Bluebird

Harde scholierenwereld

De nieuwe lichting Telefilms, die vanaf eind maart te zien is bij de publieke omroep, gaat braafjes uit de startblokken. Bluebird van Mijke de Jong springt eruit.

In de Belgische traditie van Patrice Toye (Rosie) en Dorothée van den Berghe (Meisje) kruipt Mijke de Jong op de huid van een meisje van twaalf. We zien hoe de slimme en dromerige Merel van de een op de andere dag het slachtoffer wordt van pesterijen. Dat begint met getreiter over flaporen, maar ontaardt al snel in het molesteren van skateboards en fietsen.

De Jong gaat niet op zoek naar de drijfveren van de pesters: tijdens de behandeling van het onderwerp in een klasje maatschappijleer blijken zowel de kwelgeesten als de gepeste Merel uitstekend mooi weer te kunnen spelen tegenover de volwassenen.

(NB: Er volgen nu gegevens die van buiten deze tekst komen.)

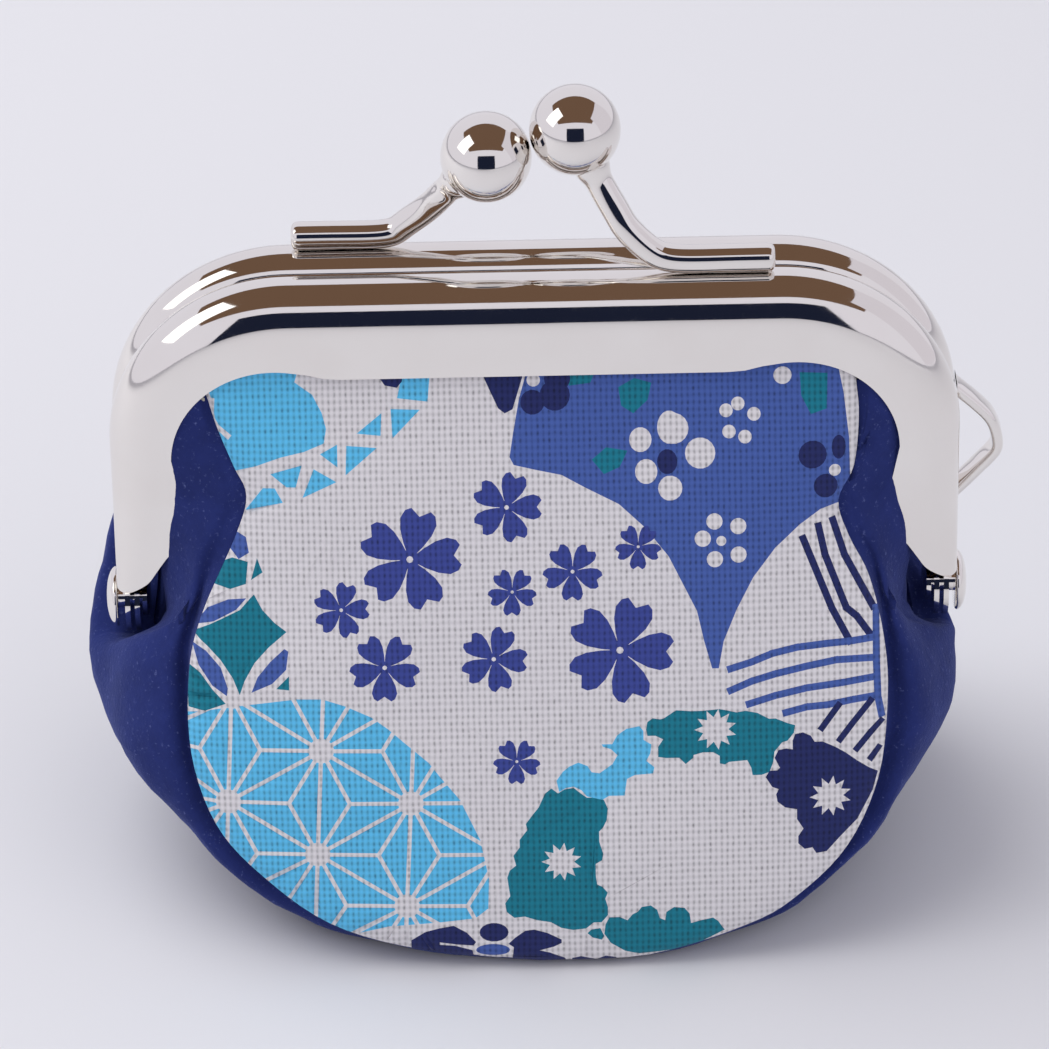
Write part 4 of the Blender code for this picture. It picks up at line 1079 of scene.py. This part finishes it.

In Merels hoofd dondert en bliksemt het wel degelijk. De film probeert daar niet achter te komen door psychoanalyse, maar door haar gedrag nauwlettend te observeren. Langzaam zien we het meisje veranderen van een vrolijk kind dat lief zorgt voor haar gehandicapte adoptiebroertje, in een onzekere, zich steeds verder terugtrekkende puber.

Je zou als bezwaar kunnen aanvoeren dat Merel wel heel erg is toegesneden op de sympathie van verantwoorde linkse mensen: ze is zorgzaam, leest verantwoorde boeken van Tonke Dragt en Tolstoi en luistert naar de juiste muziek van Nirvana. Ook de positieve gesprekjes met de vriendelijke allochtone medereiziger die haar het koosnaampje ‘bluebird’ bezorgt doen geforceerd PC aan. Toch veegt Mijke de Jong veel bezwaren weg door haar ingeleefde manier van filmen. De regisseuse dringt met haar camera een harde scholierenwereld binnen die realistisch overkomt. Net als in haar vorige Telefilm, het uitmuntende Jehovadrama Uitgesloten, laat De Jong zich bovendien weer kennen als een geweldige acteursregisseur. De jeugdige Elske Rotteveel komt zelfs zo goed uit de verf, dat je bijna verontwaardigd reageert als haar personage Merel de hoofdrol onthouden wordt bij de opvoering van een jeugdmusical.